BEACHWOOD, Ohio — Henry James said that “It takes an endless amount of history to make even a little tradition.”
Today, I got to be a part of a tradition that has history to spare.
I got up early this Thanksgiving morning and decided to skip watching the Macy’s Thanksgiving Day parade. After all, I do that every year and it never changes much. What did I miss? Some marching bands? Some vexingly perky balloon rope holders? Some bad lip-synching by Disney pop stars I’ve never heard of because I’m as old as Disco? Let me guess: Santa was bringing up the rear? Gasp!
It’s a charming tradition, but it feels a bit tired and I wanted to witness a different kind of Thanksgiving tradition this year. So I woke up, drove to the east side and watched a bunch of dudes play football in the rain.
They are clearly not the only group of friends in town that gets together to play some football every Thanksgiving morning. And while no one would argue that some groups might play better, it’s safe to say few have been playing longer.
46 years to be exact.
Each Thanksgiving in front of the Fairmount Temple in Beachwood, a gathering of friends take to the gridiron for their yearly matchup. Of course, there has been some turnover. Only a select few have been here for all 46 outings. Most by now have found themselves overwhelmed by logic at some point and taken their leave, at least by the time they became eligible for social security.

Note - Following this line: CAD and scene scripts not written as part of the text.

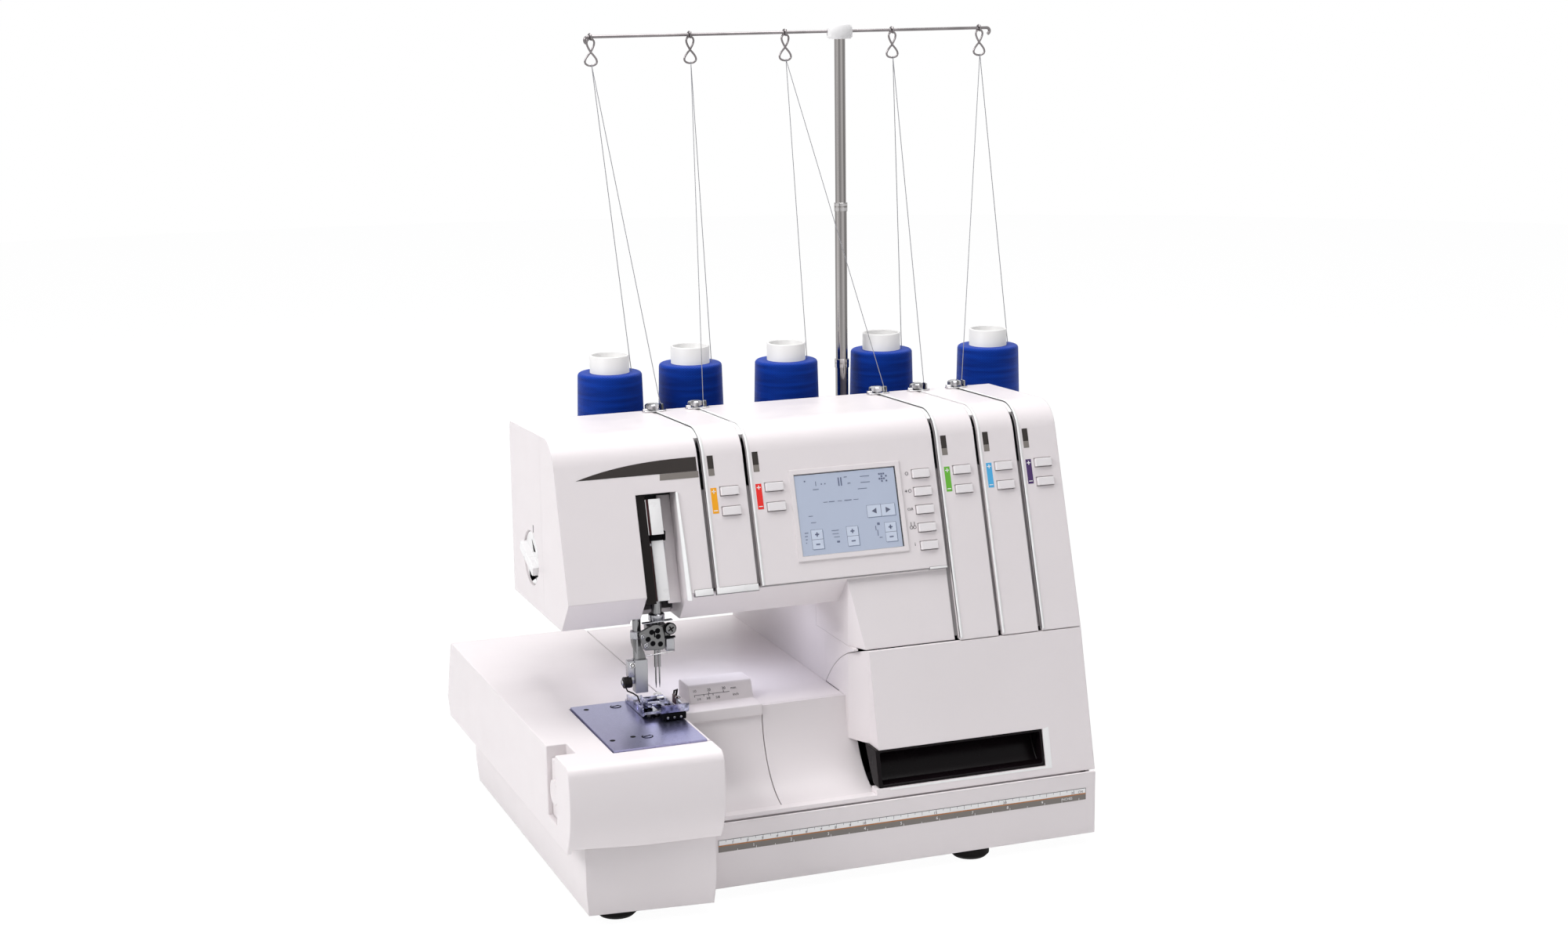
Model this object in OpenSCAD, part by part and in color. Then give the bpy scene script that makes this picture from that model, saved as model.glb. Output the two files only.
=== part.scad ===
// Overlock (serger) sewing machine with extension table, five spools and a telescopic thread stand.
// X runs right along the front from the ruler's zero mark, Y runs back, Z runs up from the ground.
// at_origin() then moves every piece so that the row's origin is under the middle of its box.

/* [Head and arm] */
// Left face of the head
head_left = -81.5; // [-90:0.5:-75]
// Right end of the casing
head_right = 267; // [262:0.5:275]
// Height of the seam between the upper front and the looper cover
seam_z = 144.2; // [142:0.1:146]
// Depth of that seam from the base's front face
seam_y = 25.5; // [24:0.1:27]
// Lean of the upper front
face_lean = 17.5; // [16.5:0.1:18.5]
// Height of the casing's top
head_top = 288.8; // [284:0.1:294]
// Radius where the front rolls into the top
brow_r = 22; // [14:0.5:26]
// Back face of the head
head_back = 172; // [166:0.5:176]
// Height of the arm's underside above the ground
arm_under = 170.5; // [167:0.5:173]
// Height of the front panel's lower edge
panel_z = 191; // [188:0.5:194]
// Depth of the chamfer from the panel's lower edge to the underside
chamfer_y = 57.7; // [54:0.1:62]
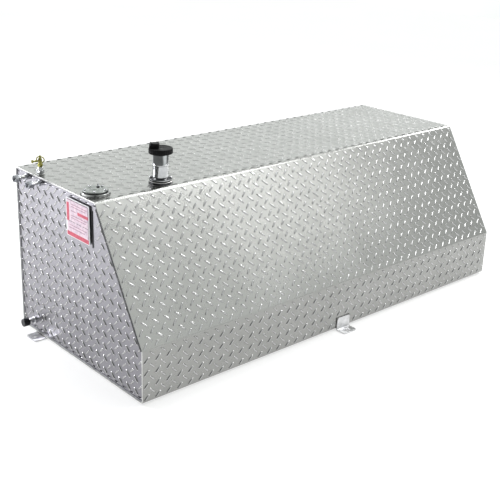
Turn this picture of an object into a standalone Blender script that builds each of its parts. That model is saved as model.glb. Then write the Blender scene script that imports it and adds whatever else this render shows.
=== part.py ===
# Wedge-shaped aluminium liquid tank made of tread plate, with its filler, gauge sender,
# relief valve, two ports, drain, baffles and mounting brackets. Metres, +Z up, long side along X.
import math

import bmesh
import bpy
from mathutils import Matrix, Vector

MM = 0.001

# Shell of the tank, measured from its front left bottom corner
LENGTH = 1.422
DEPTH = 0.600
TOP_DEPTH = 0.403
HEIGHT = 0.476
FRONT_HEIGHT = 0.146
SHEET = 0.0032
GAP = 0.0003
BEND_RADII = (0.010, 0.012, 0.012, 0.009, 0.009)
BEND_STEPS = 5
PLATE_INSET = 0.004
FOOT = 0.004

# Brackets
BRACKET_WIDTH = 0.052
BRACKET_REACH = 0.0355
BRACKET_RISE = 0.036
FRONT_BRACKET_X = 0.721
SIDE_TAB_Y = 0.495
SIDE_TAB_LAP = 0.015

# Fittings on the left end
NUT_END = 0.040
PORT_HEIGHT = 0.4608
PORT_YS = {"rear": 0.534, "front": 0.464}
DRAIN_Y = 0.536
DRAIN_HEIGHT = 0.031

# Fittings on the top
FILLER = (0.230, 0.236)
SENDER = (0.041, 0.257)
VALVE = (0.014, 0.484)
FILLER_SCREWS = 6
SENDER_SCREWS = 5

# World origin: middle of the whole object in plan, underside of the feet in height
CENTRE = Vector(((LENGTH + BRACKET_REACH - NUT_END) / 2, DEPTH / 2, -FOOT))

SENDER_PIVOT_DROP = 0.236
FLOAT_ARM = 0.205
FLOAT_REST = math.radians(-62)
RING_RADIUS = 0.0103
RING_LEAN = math.radians(25)
RING_SIDE = Vector((0.753, -0.657, 0)).normalized()
NOZZLE_TURN = math.radians(168)
CAP_TURN = math.radians(138.9)


def at(x, y, z):
    """A point given from the shell's corner, in world coordinates."""
    return Vector((x, y, z)) - CENTRE


def clear_scene():
    for obj in list(bpy.data.objects):
        bpy.data.objects.remove(obj, do_unlink=True)


def make_material(name, colour, roughness, metallic):
    mat = bpy.data.materials.new(name)
    mat.use_nodes = True
    shader = mat.node_tree.nodes["Principled BSDF"]
    shader.inputs["Base Color"].default_value = (*colour, 1.0)
    shader.inputs["Roughness"].default_value = roughness
    shader.inputs["Metallic"].default_value = metallic
    return mat


clear_scene()
cutters = bpy.data.collections.new("cutters")
bpy.context.scene.collection.children.link(cutters)

LOOKS = {
    "tread": ((0.62, 0.63, 0.66), 0.32, 1.0),
    "plain": ((0.66, 0.66, 0.67), 0.35, 1.0),
    "weld": ((0.55, 0.55, 0.56), 0.45, 1.0),
    "chrome": ((0.80, 0.80, 0.82), 0.08, 1.0),
    "steel": ((0.55, 0.56, 0.58), 0.28, 1.0),
    "brass": ((0.62, 0.54, 0.22), 0.25, 1.0),
    "black": ((0.02, 0.02, 0.022), 0.45, 0.0),
    "rubber": ((0.015, 0.015, 0.015), 0.70, 0.0),
    "label": ((0.85, 0.78, 0.82), 0.45, 0.0),
}


def finish(name, bm, look, origin=None, collection=None):
    """Turn a bmesh given in world coordinates into an object whose origin is at `origin`."""
    bmesh.ops.recalc_face_normals(bm, faces=bm.faces)
    origin = Vector(origin) if origin is not None else Vector((0, 0, 0))
    bmesh.ops.translate(bm, verts=bm.verts, vec=-origin)
    mesh = bpy.data.meshes.new(name)
    bm.to_mesh(mesh)
    bm.free()
    obj = bpy.data.objects.new(name, mesh)
    obj.location = origin
    (collection or bpy.context.scene.collection).objects.link(obj)
    if look:
        mesh.materials.append(make_material(name, *LOOKS[look]))
    return obj


def sweep(bm, rings, closed):
    """Skin a list of equal vertex loops. Closed joins the last to the first, else both are capped."""
    made = [[bm.verts.new(p) for p in ring] for ring in rings]
    count = len(made)
    for i in range(count if closed else count - 1):
        a, b = made[i], made[(i + 1) % count]
        for j in range(len(a)):
            k = (j + 1) % len(a)
            bm.faces.new((a[j], a[k], b[k], b[j]))
    if not closed:
        bm.faces.new(made[0])
        bm.faces.new(made[-1])
    return bm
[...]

Some departing members have been replaced by sons or grandsons. Some who once played now elect to participate in the less exhilarating, but far less hazardous role of supportive spectators.
These are accomplished men, if not on the playing field then in their respective professions. These are lawyers and bank presidents and chairpersons of numerous boards. But here on the field of battle, all are equal and no one is safe from a tumble in the mud, no matter what their social status or credit score.
As good fortune would have it, there are a few doctors and other medical professionals on the field, an advantage to be sure as the game has featured no shortage of both minor and major injuries over the years. One doctor relays to me harrowing tales of treating stoved fingers, broken clavicles and inadvertently gouged eyes in his time. He describes it with the detached demeanor of a Civil War doctor coldly recounting his grisly battlefield surgeries at Antietam.
Was this the best example of football that I would see today? Absolutely not. But I also know it would not be the worst, because the Detroit Lions played at noon.
Everyone has their own Thanksgiving traditions. Some families watch a particular holiday movie, Some people play board games, others get together way too early on a chilly, rainy patch of grass to roll around in the mud for a while, for 46 years in a row.
They’ll face off again next year, same place, same time.